Doug’s Darkworld’s dumbest mistake, I forgot one of Hitler’s greatest blunders
Yeesh, in the middle of the night I woke up and realized that I really blew it with my last post, I left out what was possibly Hitler’s biggest mistake aside from the ill-conceived and badly executed invasion of Russia. And since I appear to be on a roll, a post about the biggest Allied blunders is in the works, I’ll take this opportunity to discuss a great historical mystery, why did Hitler order his Panzers to halt when they had the British army trapped in Dunkirk? Nearly two hundred thousand British troops were evacuated from France in the “Miracle of Dunkirk,” averting what would have been the worst disaster in British military history. What’s going on here?
OK, some background. In 1939 Hitler invaded Poland. Britain and France declared war on Germany. (There’s actually some interesting stuff here for a future post, none of this was preordained.) Suffice it to say that German troops conquered Poland in a few weeks in the fall of 1939, and for the next six months or so nothing much happened as the Germans marched their troops from Poland back to the frontier with France. This was the so called sitzkrieg or phoney war. Why the hell didn’t France and England attack Germany while she was busy with Poland? Good question. Basically because they had prepared to refight World War One. The French had built a fortified defencive line along the border with Germany, the Maginot Line, and had massed their armies to march into Belgium hand in hand with the British to fight the advancing Germans. They had more men than the Germans. They had more tanks than the Germans. They had more aircraft than the Germans. A foolproof plan, nu?

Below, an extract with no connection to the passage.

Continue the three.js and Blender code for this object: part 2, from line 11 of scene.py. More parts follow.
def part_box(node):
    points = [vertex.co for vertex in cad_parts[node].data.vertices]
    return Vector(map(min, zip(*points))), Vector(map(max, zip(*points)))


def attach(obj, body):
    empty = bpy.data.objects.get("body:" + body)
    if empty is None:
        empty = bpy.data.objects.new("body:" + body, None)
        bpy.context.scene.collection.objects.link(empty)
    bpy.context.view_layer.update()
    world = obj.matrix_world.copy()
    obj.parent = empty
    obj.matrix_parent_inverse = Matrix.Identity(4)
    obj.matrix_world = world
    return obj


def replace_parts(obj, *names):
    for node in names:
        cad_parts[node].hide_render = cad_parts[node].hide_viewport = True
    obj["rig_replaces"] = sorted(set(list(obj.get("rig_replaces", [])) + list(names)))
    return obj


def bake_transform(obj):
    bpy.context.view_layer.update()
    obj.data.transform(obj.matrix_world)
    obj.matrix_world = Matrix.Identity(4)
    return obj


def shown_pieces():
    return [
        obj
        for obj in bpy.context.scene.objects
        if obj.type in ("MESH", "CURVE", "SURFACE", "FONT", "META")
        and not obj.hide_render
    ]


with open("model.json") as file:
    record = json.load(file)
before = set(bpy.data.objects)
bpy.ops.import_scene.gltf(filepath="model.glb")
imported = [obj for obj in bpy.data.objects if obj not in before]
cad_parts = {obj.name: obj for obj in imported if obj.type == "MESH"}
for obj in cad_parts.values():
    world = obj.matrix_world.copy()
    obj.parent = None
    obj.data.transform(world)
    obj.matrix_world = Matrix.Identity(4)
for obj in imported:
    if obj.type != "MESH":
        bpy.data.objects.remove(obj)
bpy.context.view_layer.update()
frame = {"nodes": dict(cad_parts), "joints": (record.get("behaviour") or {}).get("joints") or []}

So in the spring of 1940 just as the French and British had suspected, Germany attacked Belgium and Holland, and the British and French Armies marched north into Belgium to aid the plucky Belgium defenders. If the Germans had followed their World War One game plan, there would have been a hell of a battle in Belgium. Alas for the Allies, the Germans had updated their plan. The Germans had put all their tanks in a few units, the aptly named panzer (German for armour) units. The Allies had more tanks than the Germans, but they were spread among their armies, not concentrated into large groups of tanks. While the main German army did indeed march into Belgium to meet the British and French armies, the panzer units advanced through a lightly defended wilderness (The Ardennes) and then raced to the English Channel virtually unopposed. The Germans reached the channel in ten days, completely surrounding the massed British and French armies in Belgium.

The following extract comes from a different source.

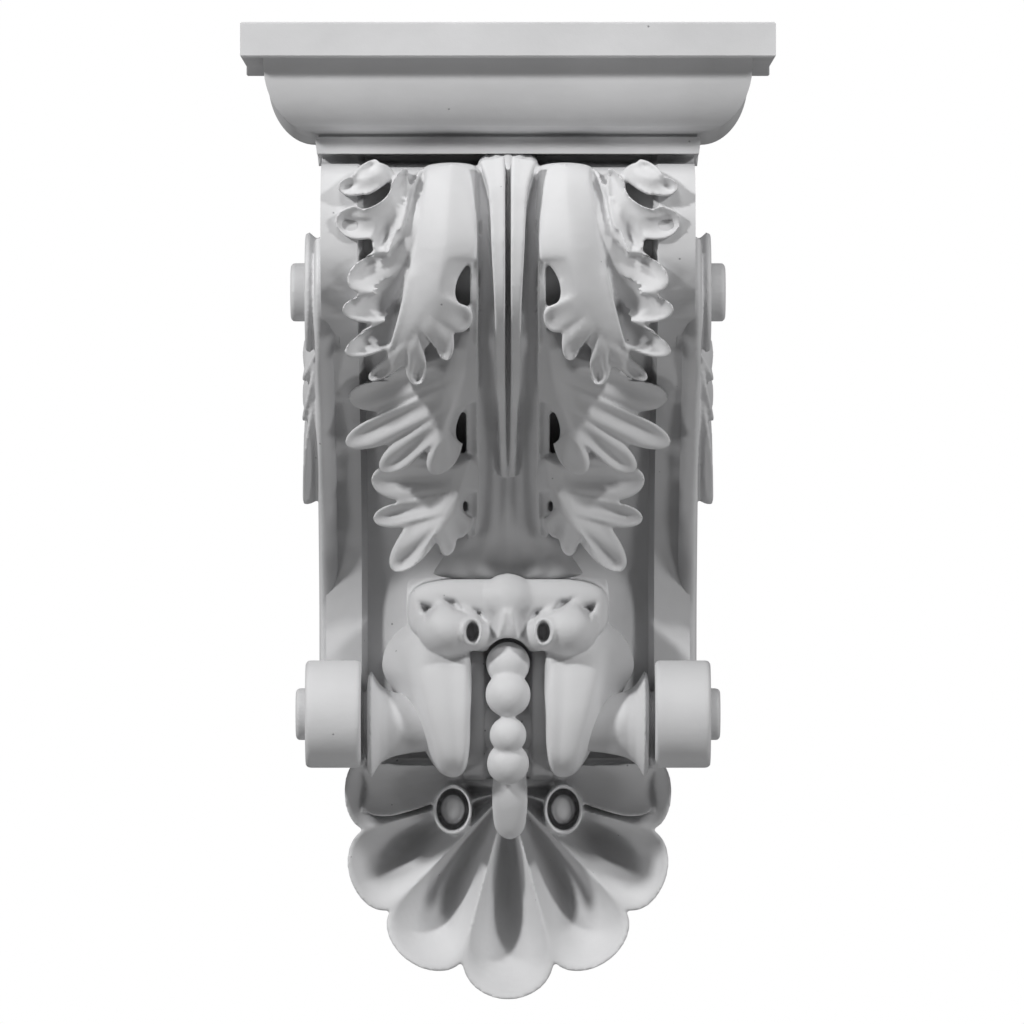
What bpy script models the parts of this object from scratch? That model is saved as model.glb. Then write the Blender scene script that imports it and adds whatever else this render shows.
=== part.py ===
"""Acanthus corbel: one casting with a cap moulding, a console with side scrolls, an acanthus leaf down
its front, a curled leaf end over pods and beads, a roll between two lower scrolls, and a shell.

X runs to the right, Z up and Y into the wall. The wall is the plane y = 0 and the front looks along -Y.
The origin is the middle of the flat back. Shapes are worked out in millimetres as across, projection
from the wall and height, and placed in metres.
"""

import math

import bmesh
import bpy
import numpy as np

MM = 0.001

# Driving sizes, in millimetres
HEIGHT = 540.0
TOP = HEIGHT / 2
CAP_DEPTH = 248.0
CAP_HALF_WIDTH = 145.3
BODY_HALF_WIDTH = 102.0
BURIED = 8.0
CAP_BURIED = 11.0

# Cap moulding
FASCIA_HEIGHT = 19.0
FILLET_HEIGHT = 3.0
SOFFIT_SET_BACK = 12.3
OVOLO_REACH = 26.6
OVOLO_HEIGHT = 36.0
QUIRK = 3.0
NECK_HEIGHT = 9.0
MOULD_DRAFT = 2.7
DRAFT_PROJECTION = 103.0
OVOLO_STEPS = 6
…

The British and French had reacted very badly as this disaster unfolded, they simply hadn’t planned for any such contingency as hundreds of German tanks making an end run around their armies. At this point the King of Belgium ordered his troops to lay down their arms, leaving a huge hole in the French and British lines, further compounding the disaster. It was then, with the German panzers just 20 miles away, that the British began to frantically evacuate their troops from Dunkirk, using every ship that could float including flotillas of fishing and pleasure craft. For the next nine days the British fled, avoiding a calamity of unimaginable proportions. If the Germans had captured the hundreds of thousands of British troops in Dunkirk, it would have been a crippling blow to England. This would have been the lion’s share of their military manpower, and the loss of so many experienced and trained troops would have left England virtually defenceless. In fact England might have been forced to capitulate to Hitler right then and there. Why the hell did Hitler order his panzers to halt their advance and let the British escape?
Well, nobody really knows. There is a lot of speculation, but no real consensus on what happened. For one thing the “halt order” only lasted for three days, but this did give the Allies time to organize their defences around Dunkirk. The widely believed rumour that Hitler ordered the halt as some sort of gesture of mercy to the British doesn’t seem to be true from my readings. I suspect a number of factors came into play. The Germans were almost as shocked as the Allies by their historically stunning victory, Hitler himself included. He was giddy with victory, and still focused on capturing Paris as well. The speed with which the British were able to evacuate probably played a role. The German panzer units were exhausted and in need of rest and repair, Hitler may have thought he had more time. And Goring (the leader of the Luftwaffe and an old pal of Hitler’s) assured Hitler that the Luftwaffe could keep the British trapped, a promise that he couldn’t keep. For one thing it was overcast almost every day, it’s hard to bomb and strafe ships one can’t see. Also this close to England the RAF (at heavy cost) was able to keep the Luftwaffe somewhat at bay for the first time in the war.
So for whatever reason, Hitler frittered away a chance to deal the British military a death blow. (Not to mention handing the British a desperately needed boost to morale.) If Hitler had ordered his armies to capture the British army no matter what the cost, there’s little doubt they would have almost all been captured. And Britain would have had no army to defend against a possible German invasion. And even if Britain hadn’t been invaded, they would have had no army to send to North Africa to fight Rommel a few years later, or to defend India against Japan. Or no army to send to Singapore to be captured by Japan in one of Churchill’s many mind-numbing military blunders. That however is for the next post.
(The above image is claimed as Fair Use under US copyright law. It’s not being used for profit, is central to illustrating the post, and is an historically important image. Troops at Dunkirk stood like this in the water for hours waiting to be picked up, freezing, and knowing all the while that German artillery or strafing planes might take their toll. The evacuation of Dunkirk was a remarkable achievement in the annals of warfare. An unplanned reverse D-Day, and no doubt many of these fellows did wade back ashore in Europe four years later.)